Sentido religioso y apertura a lo sagrado: Nuestro pueblo está impregnado de un profundo sentido religioso heredado de aquellos tiempos en los que, durante los días santos, ni siquiera era permitido, por respeto, realizar las más pequeñas de las tareas domésticas. La mayor parte de católicos vive la Semana Santa en clima de recogimiento, participando en las celebraciones litúrgicas y en los actos culturales anejos a ellas. La piedad pulula por las calles, en los templos, en las procesiones y al interior de los hogares. El gran peligro a evitar es convertir la Semana Santa en mera tradición, repetición de palabras y actos vacíos, ríos de personas que peregrinan por las calles o incluso de un pueblo a otro sin saber por qué ni para qué. La piedad de nuestras gentes debe ser verdaderamente evangelizada, “los cristianos de a pie” necesitan verdaderas catequesis mistagógicas y no meros reproches morales que, desde el púlpito o desde cualquier otro sitio, saben más a discursos leguleyos que a Evangelio divino. La tradición religiosa, por importante que sea, si no va acompañada por la fe, tarde o temprano desaparecerá.
Deseos de liberación: Si hay algo que nos caracterice como seres humanos es el deseo de libertad, entendida esta no sólo como la supresión de las cadenas físicas y los barrotes de hierro, sino también como la supresión de la injusticia social, la inequidad, la violencia física o verbal, la falta de oportunidades laborales y académicas, el deseo de verse libre de la opresión del mal, tanto en la vida personal como en las estructuras sociales. Todo ello constituye el ambiente propicio para presentar el mensaje del Cristo redentor, que con su muerte destruye nuestras esclavitudes y abre nuestras prisiones, el Cristo que vence el pecado y nos abre las puertas del cielo, pero que también nos abre el camino a una vida más justa, el Cristo pobre que se compadece de los pobres y marginados y para quien la injusticia no es una opción. El mensaje evangélico debe tener profunda incidencia en la vida cotidiana de nuestros pueblos y convertirse en verdadero instrumento pacificador y humanizador de nuestros días.

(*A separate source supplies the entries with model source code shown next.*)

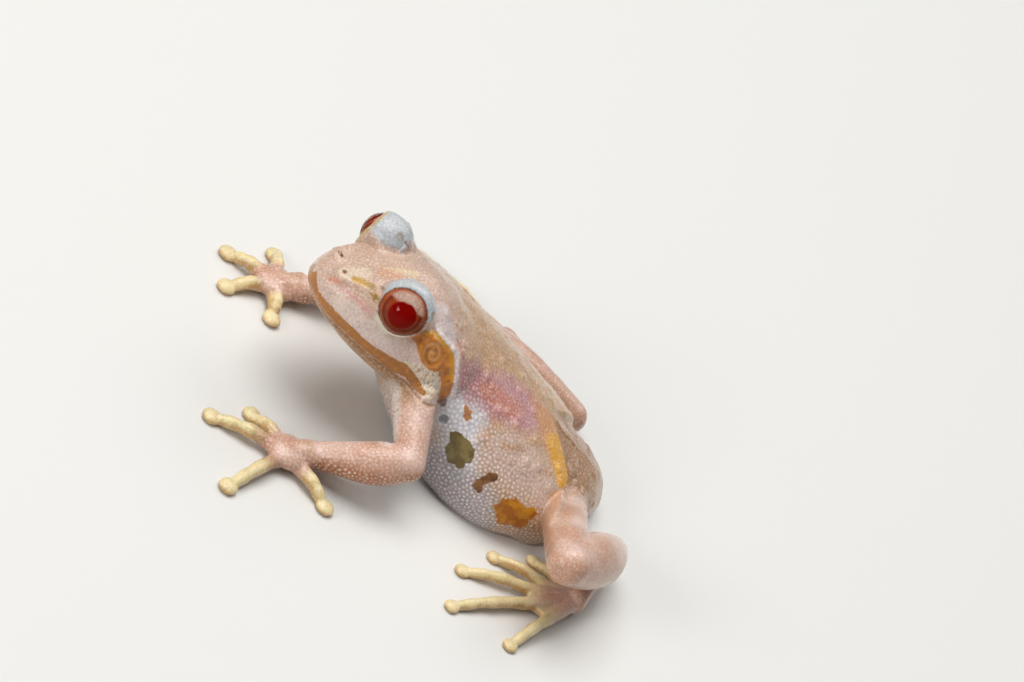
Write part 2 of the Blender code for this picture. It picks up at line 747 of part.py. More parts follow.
def add_eyes():
    for name, sign in (("left", 1), ("right", -1)):
        shape = bmesh.new()
        ball(shape, in_head(0, sign * EYE_SPACING / 2, 0), (EYE_RADIUS,) * 3)
        add_object("eye_" + name, shape)


def centre_on_floor():
    """Puts the origin under the middle of the whole and turns millimetres to metres."""
    corners = [v.co for piece in bpy.data.objects for v in piece.data.vertices]
    middle = [(min(c[i] for c in corners) + max(c[i] for c in corners)) / 2 for i in (0, 1)]
    shift = Matrix.Translation((-middle[0], -middle[1], 0))
    for piece in bpy.data.objects:
        piece.data.transform(Matrix.Scale(MM, 4) @ shift)


def finish_pieces():
    skin = material("moist granular skin", SKIN, 0.4)
    belly = material("pale belly skin", BELLY, 0.45)
    digits = material("translucent finger skin", DIGITS, 0.35)
    iris = material("red eye", IRIS, 0.08)
    for piece in bpy.data.objects:
        kind = piece.name.split("_")[0]
        finish = {"eye": iris, "hand": digits, "foot": digits, "torso": belly}.get(kind, skin)
        piece.data.materials.append(finish)
        piece.data.shade_smooth()
        piece.data.set_sharp_from_angle(angle=math.radians(40))


def build():
    clear_scene()
    body = whole_skin()
    cut_floor(body)
    carve_face(body)
    part_limbs(body)
    split_nodes(body, limb_centres() | {"trunk": trunk_centres()["torso"]})
    trunk = bpy.data.objects["trunk"]
    part_trunk(trunk)
    split_nodes(trunk, trunk_centres())
    add_eyes()
    centre_on_floor()
    finish_pieces()


build()
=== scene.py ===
"""The look of a Pacific tree frog, life size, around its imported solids.

One skin takes the place of all nodes of flesh, and two eyes the place of the eye nodes.
The frog is shaped in millimetres, in the place where part.py models it before it is centred:
the point between the eyes is at (0, 0, 13.76), the frog faces -Y and its left side is +X.
"""

import math

import bpy
import bmesh
import numpy as np
from mathutils import Matrix, Vector, kdtree, noise


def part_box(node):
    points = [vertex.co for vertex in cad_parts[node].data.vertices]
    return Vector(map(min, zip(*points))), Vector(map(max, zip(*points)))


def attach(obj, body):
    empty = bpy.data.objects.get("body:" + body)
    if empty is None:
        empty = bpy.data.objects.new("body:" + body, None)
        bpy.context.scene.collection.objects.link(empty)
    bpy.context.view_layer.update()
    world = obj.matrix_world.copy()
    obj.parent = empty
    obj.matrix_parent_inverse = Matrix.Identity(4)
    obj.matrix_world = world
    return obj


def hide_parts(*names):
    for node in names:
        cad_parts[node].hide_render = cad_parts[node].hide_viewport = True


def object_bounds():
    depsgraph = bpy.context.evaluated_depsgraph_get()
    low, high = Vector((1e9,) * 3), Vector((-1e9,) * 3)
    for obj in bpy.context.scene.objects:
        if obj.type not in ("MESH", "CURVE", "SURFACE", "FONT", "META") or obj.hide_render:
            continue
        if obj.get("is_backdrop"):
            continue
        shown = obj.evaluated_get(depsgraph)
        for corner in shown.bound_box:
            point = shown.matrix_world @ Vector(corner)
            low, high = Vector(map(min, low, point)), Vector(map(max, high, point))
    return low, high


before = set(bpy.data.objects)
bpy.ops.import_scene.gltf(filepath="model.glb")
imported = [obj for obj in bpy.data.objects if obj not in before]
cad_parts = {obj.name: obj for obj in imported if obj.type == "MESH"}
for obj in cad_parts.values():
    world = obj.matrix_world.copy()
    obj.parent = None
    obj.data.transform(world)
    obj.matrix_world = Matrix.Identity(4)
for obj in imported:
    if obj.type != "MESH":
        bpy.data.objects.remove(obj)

bl_info = {
    "name": "Pacific tree frog",
    "version": (1, 0, 0),
    "blender": (4, 5, 0),
    "location": "3D View > Sidebar > Frog",
    "description": "Builds the skin, the eyes and the studio of a life-size tree frog",
    "category": "Object",
}

MM = 0.001
BOX_MARGIN = 0.002      # millimetres that the skin keeps inside the solids' box

# Sizes of the frog, as in part.py.

RING = 64               # points round a loft or a limb
DIGIT_RING = 20
LOFT_STEPS = 9          # rings from one station to the next
DIGIT_STEPS = 5
CAP_ANGLES = (80, 60, 40, 20)       # degrees round the rounded end of a limb
SIDES = (("left", 1), ("right", -1))

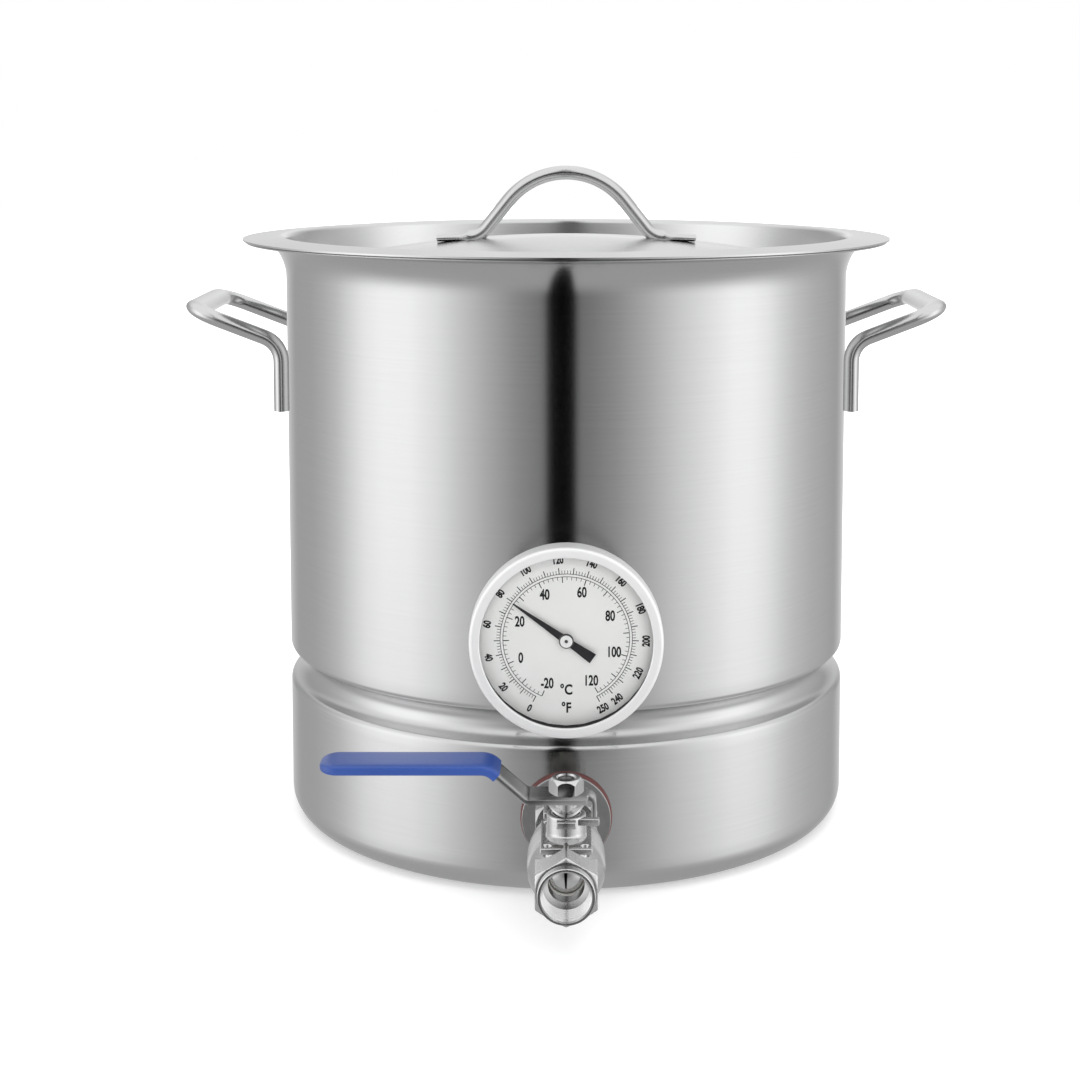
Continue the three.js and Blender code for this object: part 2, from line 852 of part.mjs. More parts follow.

Anhelos de paz: Ciertamente estamos hartos de tanta guerra, violencia y destrucción, nuestros pueblos anhelan la paz, una paz estable y duradera, una paz fruto de la justicia que haga posible la convivencia aún en medio de nuestras diferencias ideológicas o políticas. ¿Cómo no presentar a Jesús como supremo pacificador de la humanidad, como cordero manso que soporta la injusticia y la violencia para traernos la paz?
Nuestro pueblo desea la paz, quiere ser libre y anhela descubrir lo sagrado, evidencia en sus ojos “deseos de aire libre, de construir cabañas junto al cielo”, nuestro pueblo quiere a Cristo y a Cristo resucitado, verdadera respuesta a los grandes interrogantes que afligen la vida humana, no evasivas y distractores que calmen momentáneamente la comezón de una conciencia inquieta, sino verdadera medicina del cielo que acabe con la más terrible de las enfermedades: el pecado y sus manifestaciones. ¿Es eso lo que recibe?